Wherever "each" appears in a line, list that line.

▶ **Data lines**
━━━━━━

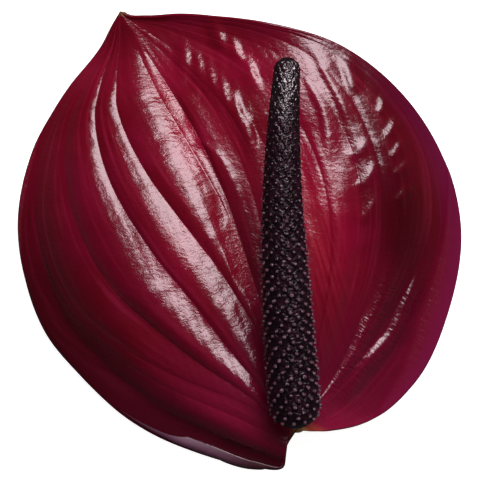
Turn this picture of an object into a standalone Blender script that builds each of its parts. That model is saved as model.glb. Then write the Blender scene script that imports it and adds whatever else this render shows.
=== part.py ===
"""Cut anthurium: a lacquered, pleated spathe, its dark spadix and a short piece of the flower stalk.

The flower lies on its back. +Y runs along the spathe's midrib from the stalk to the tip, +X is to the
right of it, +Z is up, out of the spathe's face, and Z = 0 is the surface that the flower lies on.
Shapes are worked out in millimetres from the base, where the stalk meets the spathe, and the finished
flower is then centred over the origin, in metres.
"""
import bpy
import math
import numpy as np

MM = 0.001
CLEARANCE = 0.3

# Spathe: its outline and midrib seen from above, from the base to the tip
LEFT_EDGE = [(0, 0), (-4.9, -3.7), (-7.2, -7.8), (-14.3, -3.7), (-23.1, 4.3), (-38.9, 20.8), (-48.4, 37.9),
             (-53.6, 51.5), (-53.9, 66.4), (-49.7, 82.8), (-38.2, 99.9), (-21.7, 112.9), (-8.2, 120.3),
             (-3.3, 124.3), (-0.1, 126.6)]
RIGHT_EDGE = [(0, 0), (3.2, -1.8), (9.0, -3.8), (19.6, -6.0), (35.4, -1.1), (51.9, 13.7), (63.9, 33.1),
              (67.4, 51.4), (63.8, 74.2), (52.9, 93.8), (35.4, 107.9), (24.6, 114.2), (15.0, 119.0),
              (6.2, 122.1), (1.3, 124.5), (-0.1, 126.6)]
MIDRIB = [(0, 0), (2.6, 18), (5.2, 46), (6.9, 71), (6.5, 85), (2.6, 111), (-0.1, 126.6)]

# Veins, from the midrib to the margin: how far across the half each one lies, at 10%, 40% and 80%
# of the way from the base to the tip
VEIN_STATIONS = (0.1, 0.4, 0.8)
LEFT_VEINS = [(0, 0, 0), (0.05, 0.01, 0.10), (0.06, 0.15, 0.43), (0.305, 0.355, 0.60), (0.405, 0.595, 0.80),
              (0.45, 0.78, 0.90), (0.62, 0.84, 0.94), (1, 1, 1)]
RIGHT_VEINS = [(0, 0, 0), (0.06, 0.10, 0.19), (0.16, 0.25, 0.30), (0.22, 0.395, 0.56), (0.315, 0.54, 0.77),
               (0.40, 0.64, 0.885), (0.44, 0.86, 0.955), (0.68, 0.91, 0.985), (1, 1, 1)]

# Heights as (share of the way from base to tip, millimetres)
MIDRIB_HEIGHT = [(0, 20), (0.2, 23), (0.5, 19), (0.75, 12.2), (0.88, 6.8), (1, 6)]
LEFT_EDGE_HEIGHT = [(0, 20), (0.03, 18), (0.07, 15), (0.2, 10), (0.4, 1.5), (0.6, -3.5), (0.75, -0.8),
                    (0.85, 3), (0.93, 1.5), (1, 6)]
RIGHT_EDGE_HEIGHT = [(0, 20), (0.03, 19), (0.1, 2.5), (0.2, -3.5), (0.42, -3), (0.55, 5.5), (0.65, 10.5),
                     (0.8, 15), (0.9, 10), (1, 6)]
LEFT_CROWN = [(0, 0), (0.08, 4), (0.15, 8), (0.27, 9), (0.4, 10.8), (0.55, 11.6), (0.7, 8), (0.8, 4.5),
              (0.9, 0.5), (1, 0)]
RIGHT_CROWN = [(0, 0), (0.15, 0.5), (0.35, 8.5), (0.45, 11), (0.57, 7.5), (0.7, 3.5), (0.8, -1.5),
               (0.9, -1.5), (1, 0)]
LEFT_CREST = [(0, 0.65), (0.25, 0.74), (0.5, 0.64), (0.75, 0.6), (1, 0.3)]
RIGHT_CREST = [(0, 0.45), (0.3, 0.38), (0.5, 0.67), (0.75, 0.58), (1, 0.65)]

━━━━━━

▶ **Final result**
Turn this picture of an object into a standalone Blender script that builds each of its parts. That model is saved as model.glb. Then write the Blender scene script that imports it and adds whatever else this render shows.
# Veins, from the midrib to the margin: how far across the half each one lies, at 10%, 40% and 80%